Она словно догадалась о моем замешательстве и перешла на затемненную сторону. Мы очутились у решетки парка. Над чугунными завитушками нависали зеленые ветви. Людмила вдруг остановилась и, взмахнув рукой, подпрыгнула. Между пальцев у нее оказался пучок смятых листьев.
— Как чудно пахнет сирень! — воскликнул я, заглядывая Людмиле в лицо.
— Это черемуха, — сказала она, и тонкие влажные губы дрогнули, сдерживая улыбку.
У ворот мы остановились и вопросительно посмотрели друг на друга. Сквозь плотный заслон из акаций к нам долетали музыка, веселый смех. Шел концерт.
— Зайдем, — предложил я и, боясь услышать отказ, направился к кассе. Кто бы мог подумать, что будет так трудно завязать разговор!
Если б меня спросили, какой был концерт, я не смог бы ответить. Все время я смотрел на Люсю и все время мне хотелось взять ее руку в свою. Но я отважился только поднять лежащую на коленях у Люси ветку черемухи.
После концерта Людмила предложила прогуляться.
Мы прошлись по центральной аллее, освещенной гирляндами разноцветных лампочек. Лицо Люси принимало зеленый, красный, желтый цвет и от этого казалось мне го холодным, то радостным и возбужденным, то равнодушным ко всему. Я, словно загипнотизированный, не мог оторвать взгляда от ее лица, а она все смотрела прямо перед собой, щуря свои строгие, немножко раскосые глаза. Обогнув танцевальную площадку, мы очутились в узкой боковой аллейке.
— Может, приземлимся, Люся. — Я провел платком по лавочке — хотелось быть галантным, как Кобадзе. Я попросил разрешения закурить. И тут только вспомнил, что папиросы мы с Кобадзе выкурили на полигоне.
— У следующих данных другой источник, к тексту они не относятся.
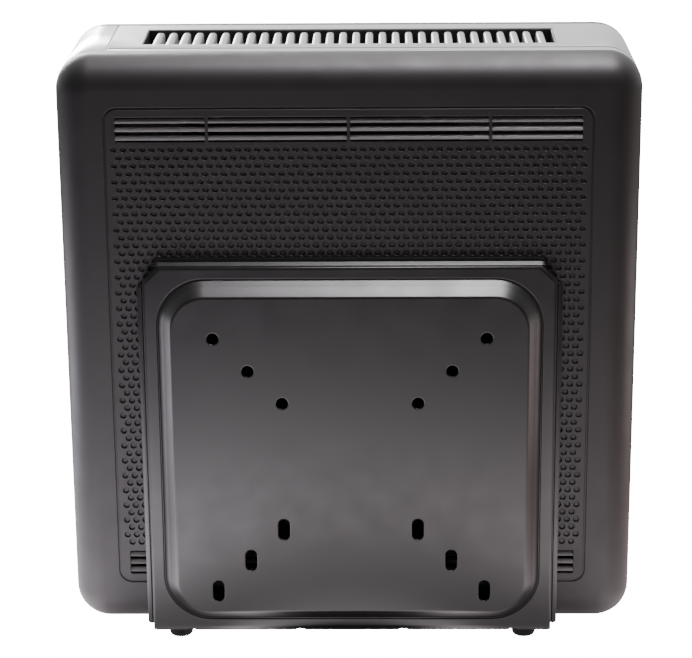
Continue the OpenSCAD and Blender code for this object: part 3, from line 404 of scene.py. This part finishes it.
def band_profile(with_line):
    """Section of the band's wall: (depth, offset from the outer surface)."""
    p = [(Y_BAND0 + 0.12, -0.5), (Y_BAND0 + 0.22, -0.16), (Y_BAND0 + 0.5, 0)]
    if with_line:
        y = Y_PANEL
        p += [(y - 0.9, 0), (y - 0.8, -0.06), (y - 0.75, -0.7), (y + 0.75, -0.7), (y + 0.8, -0.06),
              (y + 0.9, 0)]
    p += [(Y_BAND1 - 0.5, 0), (Y_BAND1 - 0.22, -0.16), (Y_BAND1 - 0.12, -0.5), (Y_BAND1 - 0.12, -SKIN),
          (Y_BAND0 + 0.12, -SKIN)]
    return p


def case_path(end, o, n=14):
    """Outline from the seam at the top, round the case's rear (1) or front (-1), to the seam below."""
    w, h, r = CASE_W / 2, CASE_H / 2, CORNER_R
    tuck = 0.25 if o > -1 else 0
    x0, cx, cz = end * X_SEAM + 0.12, w - r, h - r
    top, low = h + o, -h - o
    out = [(x0, top - tuck), (x0 + 0.3, top), (cx - 1, top)]
    out += arc(cx, cz, r + o, 90, 0, n)
    out += [(w + o, cz - 1), (w + o, -cz + 1)]
    out += arc(cx, -cz, r + o, 0, -90, n)
    out += [(cx - 1, low), (x0 + 0.3, low), (x0, low + tuck)]
    return [(end * x, z) for x, z in out]


def swept(end, profile):
    """A profile of (depth, offset) points, carried along one end's outline of the case."""
    shell = Shell()
    rings = [shell.ring([(x, y, Z_MID + z) for x, z in case_path(end, o)]) for y, o in profile]
    for a, b in zip(rings, rings[1:] + rings[:1]):
        shell.bridge(a, b, closed=False)
    shell.cap([r[0] for r in rings])
    shell.cap([r[-1] for r in rings])
    return shell


def vent_fins():
    """Fins between the top vent's slots: round-topped, and falling away towards the far edge."""
    shell = Shell()
    for i in range(VENT_SLOTS - 1):
        x = (i - (VENT_SLOTS - 2) / 2) * VENT_PITCH
        sections = []
        length = VENT_Y1 - VENT_Y0
        for t in (-0.02, 0.25, 0.5, 0.65, 0.75, 0.84, 0.92, 0.97, 1.02):
            y = VENT_Y0 + t * length
            fall = 0.12 + 0.5 * max(t, 0) + 0.8 * max(0, (t - 0.7) / 0.32) ** 3
            h = FIN_W / 2
            top = Z_TOP - fall
            sections.append([(x - h, y, Z_TOP - 6), (x - h, y, top - 1.1), (x - h + 0.12, y, top - 0.6),
                             (x - h + 0.45, y, top - 0.2), (x - h + 0.9, y, top - 0.03),
                             (x + h - 0.9, y, top - 0.03), (x + h - 0.45, y, top - 0.2),
                             (x + h - 0.12, y, top - 0.6), (x + h, y, top - 1.1), (x + h, y, Z_TOP - 6)])
        shell.prism(sections)
    return shell.mesh("fins", 50)


def panel_seam():
    """Dark strip in the line that runs round the band."""
    y = Y_PANEL
    profile = [(y - 0.72, -0.6), (y - 0.72, -0.2), (y - 0.6, -0.12), (y + 0.6, -0.12), (y + 0.72, -0.2),
               (y + 0.72, -0.6)]
    return swept(1, profile).mesh("panel_seam")


def vent_shade_liner():
    """Black sheet lining the vent's opening, under the band's skin: painted shade, put where the
    opening's walls fall in shadow.
    """
    shell = Shell()
    wall, top, low = 0.5, Z_TOP - 0.22, Z_TOP - 5.5

    def edge(inset, z):
        x, y0, y1 = VENT_X - inset, VENT_Y0 + inset, VENT_Y1 - inset
        return shell.ring([(-x, y0, z), (x, y0, z), (x, y1, z), (-x, y1, z)])

    rings = [edge(-0.02, low), edge(-0.02, top), edge(wall - 0.15, top), edge(wall, top - 0.15),
             edge(wall, low)]
    shell.stack(rings + rings[:1])
    return shell.mesh("vent_shade_liner")


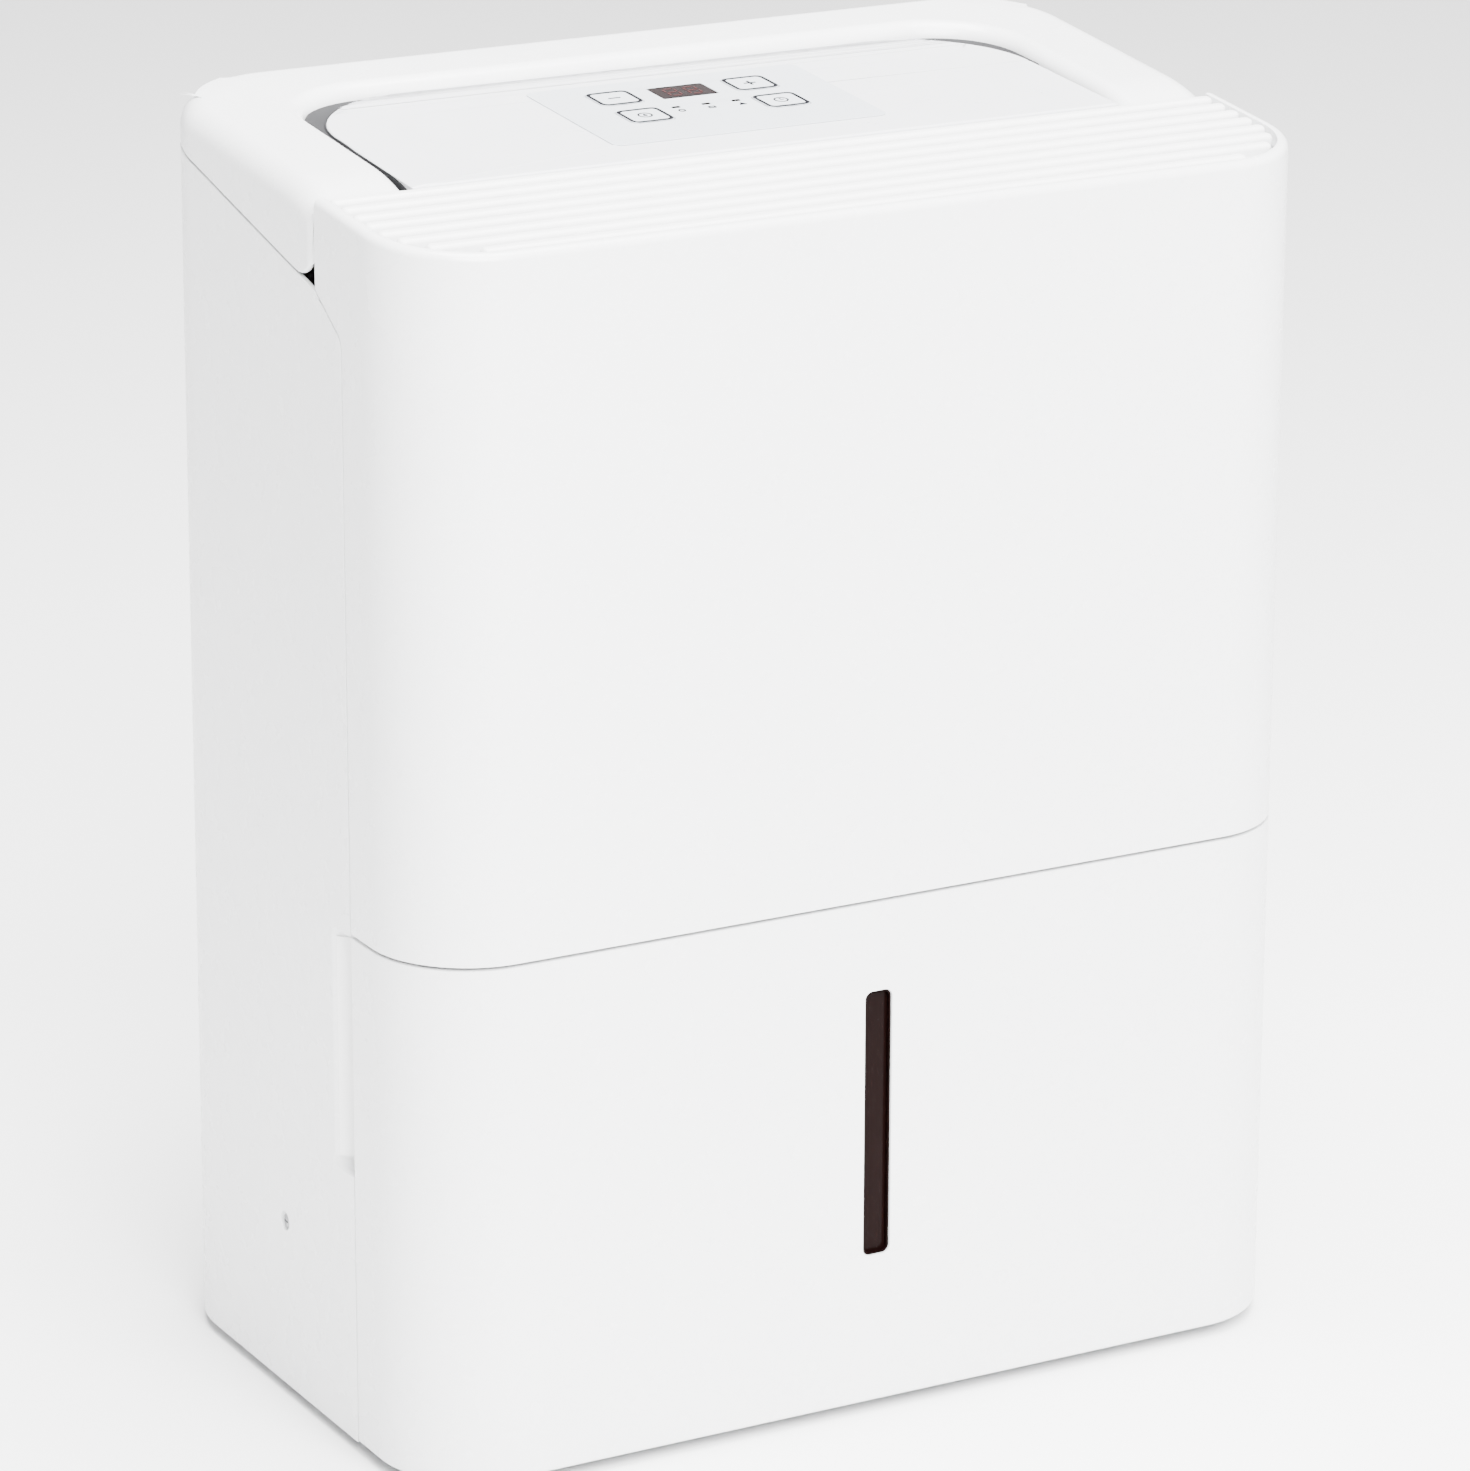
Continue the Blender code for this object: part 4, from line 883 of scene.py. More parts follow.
def build_float(settings):
    x, y, z = FLOAT_X, FLOAT_Y, FLOAT_Z
    arm = block("float_lever", (x - 0.008, y - 0.040, z - 0.0035), (x + 0.008, y + 0.0035, z - 0.0005))
    weld_on(arm, rod("hub", 0.0035, (x - 0.0095, y, z), (x + 0.0095, y, z), 24))
    weld_on(arm, rod("pin", 0.0014, (x - 0.0135, y, z), (x + 0.0135, y, z), 16))
    soften(arm, 0.0003)
    dressed(arm, white_shell(settings), "white_plastic", "float", "float_arm")
    low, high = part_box("float_block")
    foam = block("float_foam", low, high)
    round_off(foam, everything, 0.003, 4)
    soften(foam, 0)
    dressed(foam, white_foam(), "foam", "float", "float_block")


# Top cover


def cheek_side():
    """The cover in side view, with the lower front corner of each cheek rounded."""
    front = CHEEK_FRONT
    return rounded(
        [
            (front, seam_z(front, -SEAM_GAP / 2), 0.0125),
            (0.15, seam_z(0.15, -SEAM_GAP / 2), 0),
            (0.15, 0.54, 0),
            (front, 0.54, 0),
        ],
        10,
    )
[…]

Люся порылась в туго набитом книгами чемоданчике и, к моему удивлению, достала пачку папирос.
— Возьмите.
«Вот недогадливый, — обругал я себя. — Заставил ее таскать столько книг».
— Вы курите?
— А почему бы и нет? Дым заглушает запах формалина. Так, по крайней мере, думают некоторые ординаторы, в их числе и я. Там мы и окуриваемся, а потом, — она улыбнулась, — отчаянно чистим зубы. Совсем как дети, верно?
— У вас очень интересная работа, — сказал я невпопад.
— Я по крайней мере не представляю для себя другой работы, — серьезно, даже строго, ответила Люся. — Так же, как и вы, наверно. Разве не радостно, когда больной начинает поправляться? — продолжала она. — Да вот хотя бы инженер Одинцов. От сильного удара у него вспыхнула дремлющая инфекция, которая была занесена в ногу с осколком много лет назад. Одинцова нужно было немедленно оперировать. А уже наступила ночь. И дежурным врачом была я.
Люся прервала себя и стала рассказывать, как еще в школе мечтала стать хирургом.
— Мои старики баловали меня, считали слабенькой, ни к чему не приспособленной. А я о себе думала иначе. И мне всегда хотелось доказать им, чего я стою. И вот первая самостоятельно проведенная операция.
Многого из того, что она говорила, я не понял, но зато сразу почувствовал, как она любит свое дело.
Какая она серьезная! Ей не интересно будет со мной, с мальчишкой. Но ведь и я люблю свое дело! Я вспомнил первый самостоятельный вылет на боевом самолете. Он был раньше, чем Люсина операция. Значит, не такой уж я мальчишка.